[erlang-questions] term_to_binary and large data structures

Thu Jun 28 07:16:48 CEST 2018

On 2018-06-28 01:14, Fred Hebert wrote:
> On 06/27, Aaron Seigo wrote:
>> We have maps with 10k keys that strain this system and easily saturate 
>> our network. This is not "big" by any modern definition. As a 
>> demonstration of this to ourselves, I wrote an Elixir library that 
>> serializes terms to a more space efficient format.
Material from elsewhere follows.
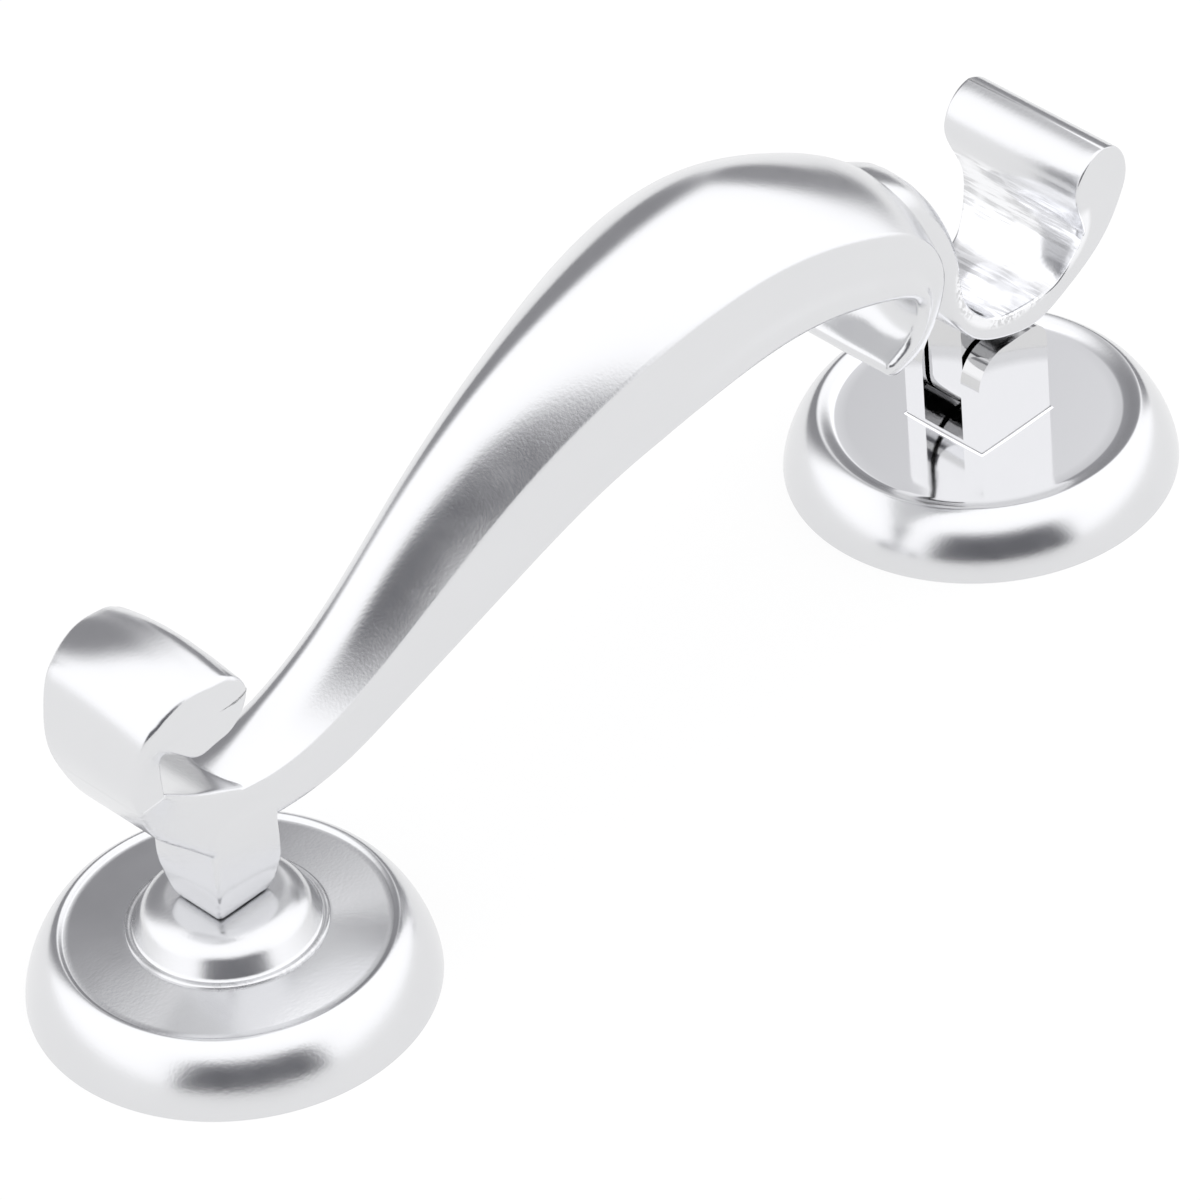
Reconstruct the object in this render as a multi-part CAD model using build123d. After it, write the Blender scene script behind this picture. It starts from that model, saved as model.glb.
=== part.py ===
from build123d import *
import math
import os

# A scroll door knocker that hinges on one round rose and strikes a boss on another.
# Frame: origin at the centre of the hinge rose's flat back, +X along the door to the
# striking rose, +Y along the hinge pin, +Z straight out of the door. Millimetres.

# ---- roses -----------------------------------------------------------------------
centre_distance = 148.0
rose_radius = 28.5
rim_radius = 23.3            # top of the rounded rim
rim_roundness = 1.35         # 1 is a quarter ellipse, 2 is a straight chamfer
hinge_rim_height = 9.4
hinge_face_height = 8.7
rim_step_width = 1.6         # hollow curve from the rim down to the hinge rose's face
strike_rim_height = 10.0
strike_face_height = 9.6
back_recess_radius = 13.0
back_recess_depth = 3.4
web_thickness = 2.4          # rose metal between the back recess and the clevis seat

# ---- fixings behind the roses ------------------------------------------------------
spigot_radius = 5.0
thread_core_radius = 2.5     # M6 tapping size
clevis_thread_depth = 7.6
boss_thread_depth = 10.0
washer_thickness = 0.8
washer_radius = 9.0
nut_thickness = 2.0
nut_across_flats = 17.0
seat_clearance = 0.1         # radial, spigots, washers and nuts in their holes

# ---- clevis, pin and tongue --------------------------------------------------------
clevis_width = 14.7          # along the pin
clevis_depth = 14.2          # along the door
socket_clearance = 0.3       # each side, between the block and its square socket
slot_width = 7.5
slot_floor_height = 9.5
pin_height = 17.5
pin_radius = 2.5
pin_end_wall = 0.9           # metal left over the pin's blind end
ear_top_above_pin = 7.4
ear_front_round = 5.4
ear_back_round = 3.2
running_clearance = 0.05
tongue_side_gap = 0.45          # each side, between the tongue and the ears
tongue_radius = 6.1
tenon_radius = 2.6
fixed_clearance = 0.02

# ---- striking boss ------------------------------------------------------------------
boss_foot_radius = 14.0
boss_foot_height = 1.0
boss_crown_height = 6.2      # above the striking rose's face
boss_flat_radius = 6.0
strike_gap = 0.2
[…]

Where 
>> `term_to_binary` creates 500MB monsters, this library conveniently 
>> creates a 1.5MB binary out of the exact same data.
>> 
> 
> Have you tried comparing when `term_to_binary(Term, [{compressed,
> 9}])'?  If you can pack 500MB of data down to 1.5 MB, chances are that
> compression could do some good things on your end.

Yes, and it certainly helps but it is still larger than one would hope 
for (and larger than what that POC produces), but most importantly this 
only is meaningful when we control the call to `term_to_binary`. When it 
is hidden behind code in OTP or a library, or an equivalent function is 
generating an external term format binary, we don't get to use this 
trick.

Which also brings us to the fact that the compression being used is 
still zlib, while there are much better options out there. That POC 
implementation uses zstd which is both faster and produces smaller 
binaries than zlib.

--
Aaron